Curriculum connections:  Social Studies (community), Language Arts, Career Education

My thoughts:  For lack of better terms, this is a really cool app!  My four-year-old daughter really enjoyed the open-ended play and it was easy for her to figure out how to use the app.  I definitely see the value in sandbox style games for young children, as the lack of structure encourages them to be creative, use their imagination, and think for themselves rather than going through a series of prescribed steps.  However, Hoopa City goes beyond this and becomes something really special as the building combinations and possibilities are discovered.  For example, a heart and a brick build a school, and electricity and a leaf become a solar panel.  The result is that the app engages children in critical thinking as they attempt to come up with new combinations as well as figure out why a particular result came from a certain combination.

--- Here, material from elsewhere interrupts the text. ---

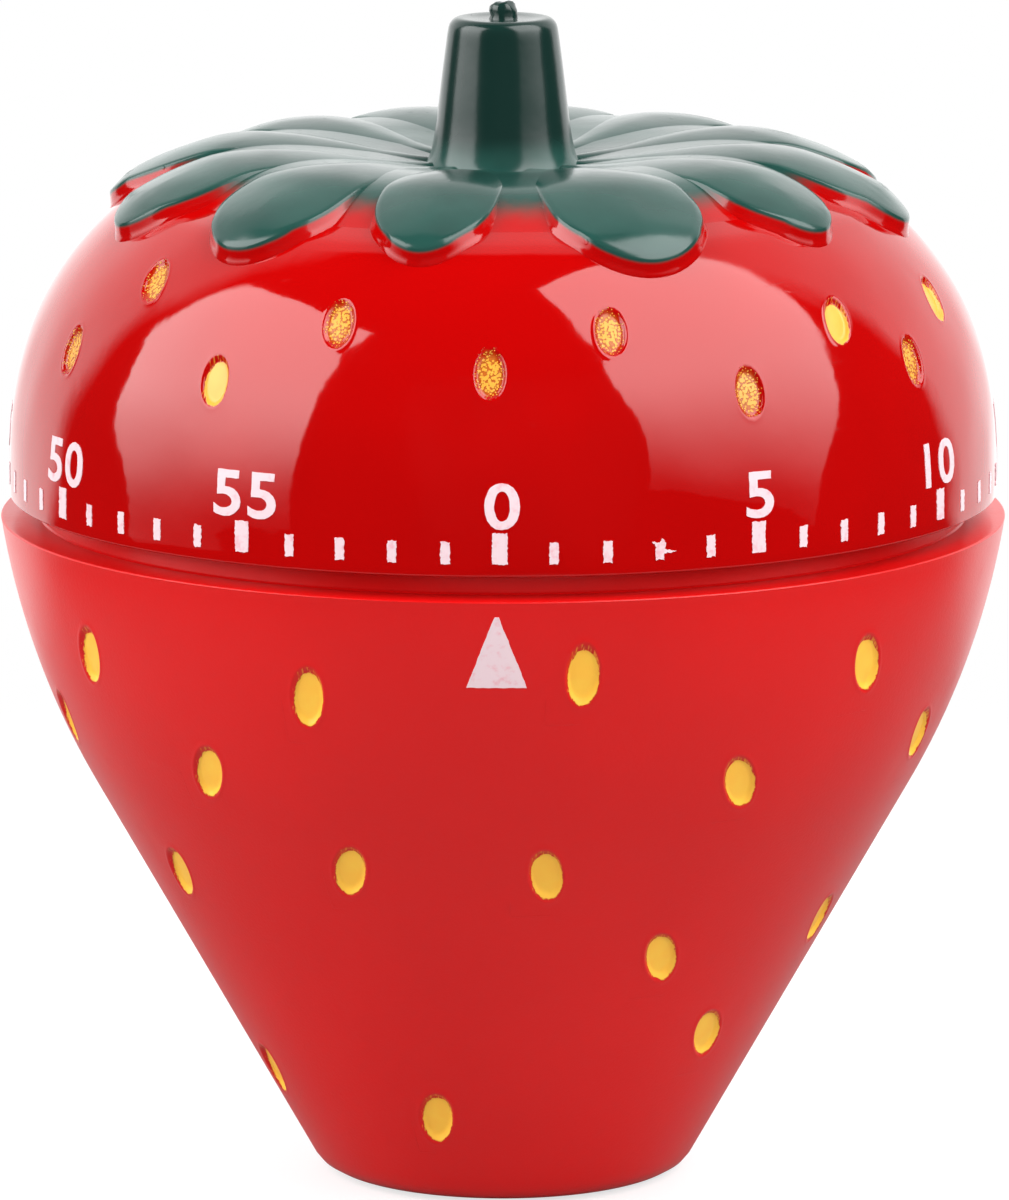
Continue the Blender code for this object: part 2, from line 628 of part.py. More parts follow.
def bell():
    """The bell hangs from the middle of the lower plate, open downwards."""
    height = BELL_CROWN - BELL_RIM
    hole = 1.3 * MM
    steps = 5
    outer = []
    inner = []
    for step in range(steps + 1):
        angle = math.pi / 2 * step / steps
        outer.append((hole + (BELL_RADIUS - hole) * math.sin(angle), BELL_RIM + height * math.cos(angle)))
        reach = BELL_RADIUS - BELL_WALL - hole
        inner.append((hole + reach * math.sin(angle), BELL_RIM + (height - BELL_WALL) * math.cos(angle)))
    turned("bell", outer + inner[::-1], BELL_METAL, steps=28)
    post_low = BELL_CROWN + REST_GAP
    post_high = LOWER_PLATE - REST_GAP
    thread = 1.0 * MM
    bore = thread + PIVOT_GAP
    bore_top = post_high - 0.5 * MM
    outline = [(0.0, post_high), (BELL_POST_RADIUS, post_high), (BELL_POST_RADIUS, post_low)]
    outline += [(bore, post_low), (bore, bore_top), (0.0, bore_top)]
    turned("bell_post", outline, STEEL, steps=16)
    head_low = BELL_CROWN - BELL_WALL - REST_GAP - SCREW_HEAD_HEIGHT
    screw("bell_screw", (0.0, 0.0), head_low, bore_top - REST_GAP, STEEL, 2.0 * MM, thread)


def spindle_and_spring(axis):
    low = LOWER_PLATE + 0.2 * MM
    shoulder_low = LOWER_PLATE + PLATE_THICKNESS + REST_GAP
    shoulder_high = UPPER_PLATE - REST_GAP
    outline = [(0.0, SPINDLE_TOP), (SPINDLE_RADIUS, SPINDLE_TOP), (SPINDLE_RADIUS, shoulder_high)]
    outline += [(MAIN_ARBOR_RADIUS, shoulder_high), (MAIN_ARBOR_RADIUS, shoulder_low)]
    outline += [(SPINDLE_RADIUS, shoulder_low), (SPINDLE_RADIUS, low), (0.0, low)]
    spindle = turned("main_arbor", outline, STEEL, steps=16)
    corner = (-2 * MM, SPINDLE_FLAT, HUB_LOW - MM)
    combine(spindle, "DIFFERENCE", box("spindle_flat", corner, (2 * MM, 3 * MM, SPINDLE_TOP + MM)))

    growth = (SPRING_OUTER - SPRING_INNER) / (360.0 * SPRING_TURNS)
    steps = int(12 * SPRING_TURNS)
    outside = []
    inside = []
    for step in range(steps + 1):
        wound = 360.0 * SPRING_TURNS * step / steps
        angle = SPRING_END_ANGLE - 360.0 * SPRING_TURNS + wound
        radius = SPRING_INNER + growth * wound
        outside.append(on_circle(radius + SPRING_STRIP / 2, angle))
        inside.append(on_circle(radius - SPRING_STRIP / 2, angle))
    flat_piece("mainspring", [outside + inside[::-1]], SPRING_LOW, SPRING_HEIGHT, STEEL)
    post = on_circle(SPRING_POST_CIRCLE, SPRING_END_ANGLE)
    post_low = LOWER_PLATE + PLATE_THICKNESS + REST_GAP
    cylinder("spring_post", SPRING_POST_RADIUS, post_low, SPRING_LOW + SPRING_HEIGHT, STEEL, post)


def click_work():
    """The ratchet on the main arbor, and the click that the main wheel carries."""
    pivot = on_circle(CLICK_CIRCLE, CLICK_ANGLE)
    root = RATCHET_RADIUS - RATCHET_DEPTH
    tip_angle = CLICK_ANGLE + 30.0
    tip = on_circle(root + 0.5 * MM, tip_angle)
    end = (tip[0] - pivot[0], tip[1] - pivot[1])
    eyed_arm("click", pivot, end, 1.0 * MM, 0.2 * MM, 0.6 * MM, RATCHET_LOW)
    cylinder("click_rivet", 0.45 * MM, RATCHET_LOW - 0.4 * MM, MAIN_WHEEL - 0.1 * MM, BRASS, pivot, 10)
    outline = saw_loop(RATCHET_TEETH, RATCHET_RADIUS, root, tip_angle + 5.0)
    bore = circle_loop(MAIN_ARBOR_RADIUS + PIVOT_GAP, SMALL_STEPS)
    flat_piece("ratchet_wheel", [outline, bore], RATCHET_LOW, WHEEL_THICKNESS, STEEL)
    level = RATCHET_LOW + WHEEL_THICKNESS / 2
    anchor = on_circle(10.2 * MM, CLICK_ANGLE + 45.0)
    knee = on_circle(8.6 * MM, CLICK_ANGLE + 28.0)
    touch = on_circle(6.25 * MM, CLICK_ANGLE + 16.0)
    top = MAIN_WHEEL - 0.1 * MM
    points = [(*anchor, top), (*anchor, level), (*knee, level), (*touch, level)]
    wire("click_spring", points, 0.15 * MM, STEEL)


def balance(axis):
    centre = axis["balance"]
    arbor("balance_staff", centre)
    bore = circle_loop(ARBOR_RADIUS + PIVOT_GAP, SMALL_STEPS)
    rim = BALANCE_RADIUS - 0.9 * MM
    loops = [circle_loop(BALANCE_RADIUS, 32), bore]
    for side in (0.0, 180.0):
        hub_arc = [on_circle(1.4 * MM, side + 40.0 + 100.0 * step / 6) for step in range(7)]
        rim_arc = [on_circle(rim, side + 165.0 - 150.0 * step / 12) for step in range(13)]
        loops.append(hub_arc + rim_arc)
    flat_piece("balance_wheel", loops, BALANCE_LOW, WHEEL_THICKNESS, BRASS, centre)
    heading = angle_from(centre, axis["escape"])
    arm = [(45.0, 1.2), (55.0, 2.45), (66.0, 2.45), (72.0, 1.1)]
    back = [(angle, 1.1) for angle in (110.0, 145.0, 180.0, 215.0, 250.0)]
    other_arm = [(360.0 - angle, reach) for angle, reach in arm[::-1]]
    corners = [(0.0, 1.1)] + arm + back + other_arm
    loop = [on_circle(reach * MM, heading + angle) for angle, reach in corners]
    flat_piece("pallet_anchor", [loop, bore], ESCAPE_WHEEL, WHEEL_THICKNESS, STEEL, centre)


def alarm_work():
    """The cam on the spindle, and the lever that drops into its notch at zero."""
    start, end = CAM_NOTCH
    outline = []
    for step in range(25):
        outline.append(on_circle(CAM_RADIUS, end + (360.0 - end + start) * step / 24))
    for step in range(5):
        outline.append(on_circle(CAM_NOTCH_RADIUS, start + (end - start) * step / 4))
    bore = circle_loop(SPINDLE_RADIUS + PIVOT_GAP, 16)
    flat_piece("alarm_cam", [outline, bore], CAM_LOW, WHEEL_THICKNESS, BRASS)

    # The lever is drawn from its pivot: a blade, an eye, and a nose that faces the cam.
    nose = -(CAM_RADIUS + REST_GAP) - LEVER_PIVOT[1]
    middle = -LEVER_PIVOT[0]
    back = -1.2 * MM
    end = -14.4 * MM
    loop = [(end, back)]
    for step in range(9):
        loop.append(on_circle(1.9 * MM, 220.0 + 280.0 * step / 8))
    loop += [(middle + 1.0 * MM, 0.8 * MM), (middle + 0.6 * MM, nose)]
    loop += [(middle - 0.6 * MM, nose), (middle - 1.2 * MM, 0.5 * MM), (end, 0.2 * MM)]
    hole = circle_loop(LEVER_POST_RADIUS + PIVOT_GAP, SMALL_STEPS)
    flat_piece("alarm_lever", [loop, hole], CAM_LOW, WHEEL_THICKNESS, STEEL, LEVER_PIVOT)
    low = UPPER_PLATE + PLATE_THICKNESS + REST_GAP
    post_top = CAM_LOW + WHEEL_THICKNESS + 0.8 * MM
    cylinder("lever_post", LEVER_POST_RADIUS, low, post_top, BRASS, LEVER_PIVOT)
    level = CAM_LOW + WHEEL_THICKNESS / 2
    points = [(10.0, -18.0, low / MM), (10.0, -18.0, level / MM), (4.0, -16.6, level / MM)]
    points.append((-2.0, -14.6, level / MM))
    wire("lever_spring", [(x * MM, y * MM, z * MM) for x, y, z in points], 0.2 * MM, STEEL)
    high = LOWER_PLATE - REST_GAP
    level = HAMMER_ARM_LOW + WHEEL_THICKNESS / 2
    points = [(-3.5, -17.5, high / MM), (-3.5, -17.5, level / MM), (-8.9, -14.0, level / MM)]
    wire("hammer_spring", [(x * MM, y * MM, z * MM) for x, y, z in points], 0.2 * MM, STEEL)


def stop_pin():
    axis = on_circle(STOP_CIRCLE, STOP_RIB_ANGLE + STOP_HALF_GAP_ANGLE)
    low = UPPER_PLATE + PLATE_THICKNESS + REST_GAP
    cylinder("stop_pin", STOP_WIDTH / 2, low, STOP_PIN_TOP, STEEL, axis)


def main():
    clear_scene()
    new_collection("kitchen_timer")
    new_collection("cutters")
    axis = axes()
    base_cup()
    dial_cap()
    plates(axis)
    pillars_and_screws()
    spindle_and_spring(axis)
    click_work()
    going_train(axis)
    balance(axis)
    ringing_work(axis)
    alarm_work()
    stop_pin()


main()
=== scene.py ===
"""Looks for a wind-up kitchen timer in the shape of a strawberry.

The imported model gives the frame. This add-on builds the moulded skins of the cup and the dial
cap with their painted seeds, the leaf crown with its stem, the printed scale and the pointer,
and it finishes the metal parts of the movement.
"""

import math
import random

import bmesh
import bpy
import numpy as np
from bpy.props import FloatProperty, FloatVectorProperty, IntProperty, PointerProperty
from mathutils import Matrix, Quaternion, Vector, noise


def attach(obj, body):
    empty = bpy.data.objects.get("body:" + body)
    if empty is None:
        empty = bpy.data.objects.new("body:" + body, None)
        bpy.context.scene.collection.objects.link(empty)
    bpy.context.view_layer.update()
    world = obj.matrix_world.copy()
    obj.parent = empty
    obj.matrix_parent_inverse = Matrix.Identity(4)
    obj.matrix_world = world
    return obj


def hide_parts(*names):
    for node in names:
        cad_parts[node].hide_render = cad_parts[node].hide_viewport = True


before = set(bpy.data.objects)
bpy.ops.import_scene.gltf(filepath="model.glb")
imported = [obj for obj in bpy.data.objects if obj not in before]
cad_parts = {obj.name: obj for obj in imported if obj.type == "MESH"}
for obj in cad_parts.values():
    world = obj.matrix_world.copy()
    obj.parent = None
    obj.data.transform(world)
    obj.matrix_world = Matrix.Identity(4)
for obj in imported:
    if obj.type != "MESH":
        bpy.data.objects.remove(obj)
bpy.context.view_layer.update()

bl_info = {
    "name": "Strawberry kitchen timer",
    "version": (1, 0, 0),
    "blender": (4, 5, 0),
    "location": "3D View > Sidebar > Timer",
    "description": "Builds the moulded, painted and printed pieces of a wind-up kitchen timer",
    "category": "Object",
}

MM = 0.001
UM = 0.000001
COLUMNS = 288
SKIN_STEP = 0.6 * MM
FAR_AWAY = 9.0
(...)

Ideas for use:  Beyond simply enjoying creating the city and exploring various combinations, students could also attempt to create a particular type of city (rural vs. urban, a beach town, forest setting, etc.) or re-create a setting from a favourite book.  The various combinations could inspire really interesting discussions in the classroom as to why particular combinations result in certain buildings or features (e.g. Why does a heart and brick build a school?).  This app could also be used as a starter for storytelling, and children would be excited about sharing their work and talking about their reasoning in building their city.  Students would also be able to work on this app both collaboratively or individually.  The app also aligns with curriculum in Social Studies and could link to lessons about community.